The Bellevue, Wash. company may not be the sexiest selection, but it makes sense based on its background. Apptio’s chief executive, Sunny Gupta, is a longtime friend of both Andreessen and Horowitz. Opsware bought Gupta’s previous startup, iConclude for $53.7 million in 2007 — a company that was backed by Shasta, as well as Greylock Partners and Madrona Venture Group, which also participated in the recent round for Apptio. The acquisition of iConclude helped buoy Opsware to its $1.6 billion sale to Hewlett-Packard later that year. Apptio brings all of these connections full circle.
“Apptio has everything we like to see in investments — a big market with a significant problem,” Horowitz tells VentureBeat. “The way companies get information about modern IT is extremely broken, and they’ve built a terrific product to address that.”
The Andreessen Horowitz fund attracted attention in early July, not only due to the high-profile personalities involved but also because it seemed to have such an easy time raising money in a tight economic environment. Few of its peers have been able to scrape together new funds, while it beat its target by more than $50 million. At the start, the two founders said their plan was to provide seed-stage sums to startups in the consumer internet, business internet and mobile software spaces. Apptio hits the business internet sweet spot.
The company provides services to make life easier for chief financial and information officers. As computing and server virtualization takes off at companies of all sizes, it is becoming more difficult for CIOs to tally up how much is being spent on information technology, and even more difficult to communicate that data to CFOs determining how IT fits into budgets. Apptio breaks down use of IT resources and costs by department and allows companies to predict what will happen to expenses if changes are made to IT infrastructure.
Founded in 2007, the company previously raised $7 million from Ignition Partners, Greylock, Madrona, Shasta and Frank Artale (of Accel Partners), and Andreessen and Horowitz as individuals (now as partners in a fund, their relationship to Apptio has been formalized). It serves 36 customers, including Cisco Systems. Gupta told the Seattle Times that he has a strategy to turn Apptio into a $100 million, 700-employee company within five years.

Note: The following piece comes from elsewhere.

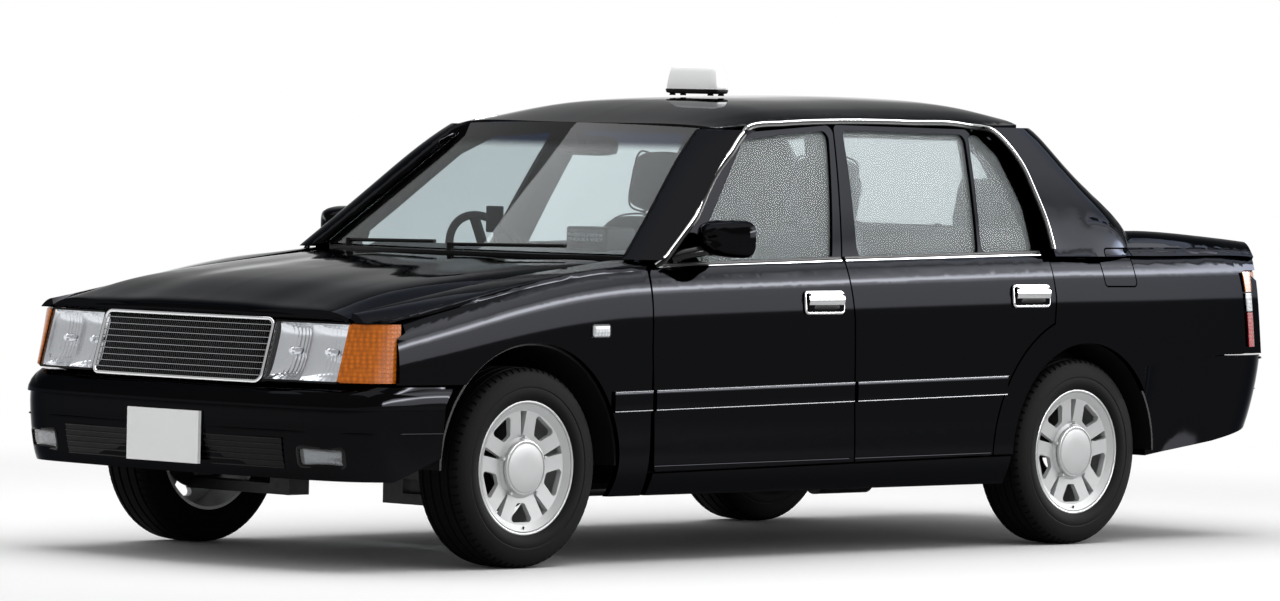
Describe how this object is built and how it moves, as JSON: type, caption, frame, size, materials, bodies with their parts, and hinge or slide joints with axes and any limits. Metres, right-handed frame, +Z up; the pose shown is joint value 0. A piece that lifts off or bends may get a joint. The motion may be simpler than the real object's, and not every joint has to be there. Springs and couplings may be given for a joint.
{
  "type": "taxi cab",
  "caption": "Four-door saloon taxi cab with roof sign, hollow cabin, opening doors, bonnet, boot lid and fuel flap, steered front wheels and rolling wheels.",
  "frame": {"origin": "centre of the car's length and width, on the ground", "axes": "+X to the car's left, +Y to its tail, +Z up"},
  "size_m": [1.982, 4.59, 1.6087],
  "materials": {
    "black_paint": "gloss",
    "bumper_paint": "gloss",
    "tyre_rubber": "matte",
    "wheel_alloy": "satin silver",
    "window_glass": "clear tinted",
    "lamp_glass": "clear fluted",
    "amber_lens": "amber",
    "red_lens": "red",
    "bright_metal": "polished",
    "plate_white": "matte",
    "sign_white": "satin",
    "dark_plastic": "matte",
    "seat_fabric": "woven",
    "dark_iron": "matte",
    "engine_metal": "cast",
    "under_steel": "dull",
    "primer_steel": "matte"
  },
  "bodies": {
    "car_body": {"corner_lamps": "amber_lens", "cowl_panel": "dark_plastic", "dashboard": "dark_plastic", "engine_bay": "primer_steel", "engine_block": "engine_metal", "exhaust": "under_steel", "fare_meter": "dark_plastic", "floor_pan": "primer_steel", "fog_lamps": "lamp_glass", "front_bumper": "bumper_paint", "front_fenders": "black_paint", "front_pillars": "black_paint", "front_plate": "plate_white", "front_seats": "seat_fabric", "front_suspension": "dark_iron", "fuel_tank": "under_steel", "grille": "bright_metal", "headlamps": "lamp_glass", "inner_mirror": "dark_plastic", "rear_axle": "dark_iron", "rear_bumper": "bumper_paint", "rear_panel": "black_paint", "rear_quarters": "black_paint", "rear_seat": "seat_fabric", "rear_window": "window_glass", "roof_panel": "black_paint", "roof_sign": "sign_white", "side_frames": "black_paint", "tail_lamps": "red_lens", "wheel_liners": "dark_plastic", "windscreen": "window_glass", "wipers": "dark_plastic"},
    "front_door_body_left": {"front_door_left": "black_paint", "front_door_glass_left": "window_glass", "door_mirror_left": "black_paint"},
    "front_door_body_right": {"front_door_right": "black_paint", "front_door_glass_right": "window_glass", "door_mirror_right": "black_paint"},
    "rear_door_body_left": {"rear_door_left": "black_paint", "rear_door_glass_left": "window_glass"},
    "rear_door_body_right": {"rear_door_right": "black_paint", "rear_door_glass_right": "window_glass"},
    "bonnet_body": {"bonnet": "black_paint"},
    "boot_lid_body": {"boot_lid": "black_paint", "rear_plate": "plate_white"},
    "fuel_flap_body": {"fuel_flap": "black_paint"},
    "steering_wheel_body": {"steering_wheel": "dark_plastic"},
    "steered_left": {"knuckle_left": "dark_iron"},
    "steered_right": {"knuckle_right": "dark_iron"},
    "wheel_front_left": {"rim_front_left": "wheel_alloy", "tyre_front_left": "tyre_rubber"},
    "wheel_front_right": {"rim_front_right": "wheel_alloy", "tyre_front_right": "tyre_rubber"},
    "wheel_rear_left": {"rim_rear_left": "wheel_alloy", "tyre_rear_left": "tyre_rubber"},
    "wheel_rear_right": {"rim_rear_right": "wheel_alloy", "tyre_rear_right": "tyre_rubber"}
  },
  "joints": [
    {"name": "steer_left", "type": "hinge", "parent": "car_body", "child": "steered_left", "pos_m": [0.69, -1.491, 0.317], "axis": [0, 0, 1], "range_deg": [-35, 35]},
    {"name": "steer_right", "type": "hinge", "parent": "car_body", "child": "steered_right", "pos_m": [-0.69, -1.491, 0.317], "axis": [0, 0, 1], "range_deg": [-35, 35]},
    {"name": "roll_front_left", "type": "hinge", "parent": "steered_left", "child": "wheel_front_left", "pos_m": [0.727, -1.491, 0.317], "axis": [1, 0, 0], "continuous": true},
    {"name": "roll_rear_left", "type": "hinge", "parent": "car_body", "child": "wheel_rear_left", "pos_m": [0.715, 1.189, 0.317], "axis": [1, 0, 0], "continuous": true},
    {"name": "roll_front_right", "type": "hinge", "parent": "steered_right", "child": "wheel_front_right", "pos_m": [-0.727, -1.491, 0.317], "axis": [1, 0, 0], "continuous": true},
    {"name": "roll_rear_right", "type": "hinge", "parent": "car_body", "child": "wheel_rear_right", "pos_m": [-0.715, 1.189, 0.317], "axis": [1, 0, 0], "continuous": true},
    {"name": "front_door_hinge_left", "type": "hinge", "parent": "car_body", "child": "front_door_body_left", "pos_m": [0.8435, -0.9445, 0.6], "axis": [0, 0, 1], "range_deg": [-68, 0]},
    {"name": "rear_door_hinge_left", "type": "hinge", "parent": "car_body", "child": "rear_door_body_left", "pos_m": [0.8435, 0.02353, 0.50706], "axis": [0, -0.0494, 0.9988], "range_deg": [-68, 0]},
    {"name": "front_door_hinge_right", "type": "hinge", "parent": "car_body", "child": "front_door_body_right", "pos_m": [-0.8435, -0.9445, 0.6], "axis": [0, 0, 1], "range_deg": [0, 68]},
    {"name": "rear_door_hinge_right", "type": "hinge", "parent": "car_body", "child": "rear_door_body_right", "pos_m": [-0.8435, 0.02353, 0.50706], "axis": [0, -0.0494, 0.9988], "range_deg": [0, 68]},
    {"name": "bonnet_hinge", "type": "hinge", "parent": "car_body", "child": "bonnet_body", "pos_m": [0, -0.93, 0.968], "axis": [1, 0, 0], "range_deg": [-48, 0]},
    {"name": "boot_lid_hinge", "type": "hinge", "parent": "car_body", "child": "boot_lid_body", "pos_m": [0, 1.526, 1.066], "axis": [1, 0, 0], "range_deg": [0, 72]},
    {"name": "fuel_flap_hinge", "type": "hinge", "parent": "car_body", "child": "fuel_flap_body", "pos_m": [0.848, 1.28, 0.95], "axis": [0, 0, 1], "range_deg": [-100, 0]},
    {"name": "steering_wheel_turn", "type": "hinge", "parent": "car_body", "child": "steering_wheel_body", "pos_m": [-0.37, -0.478, 0.915], "axis": [0, 0.9063, 0.4226], "range_deg": [-540, 540]}
  ],
  "couplings": [
    {"joint": "steer_right", "follows": "steer_left", "ratio": 1},
    {"joint": "steering_wheel_turn", "follows": "steer_left", "ratio": 15}
  ]
}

Horowitz says his fund will announce other investments extremely soon, as some deals have already been made. He acknowledges that, with so many eyes trained on the firm’s every move, there might be more criticism than praise — but that negative responses aren’t indicative of long-term success.
While the media waits to see what else Andreessen Horowitz will back, its busy speculating why such a prominent fund lacks a website. Horowitz laughs this question off, joking that they only want to finance companies who can figure out how to get to them without a website. But the real answer is that they’re too preoccupied with their first crop of investments for now — the website is coming soon.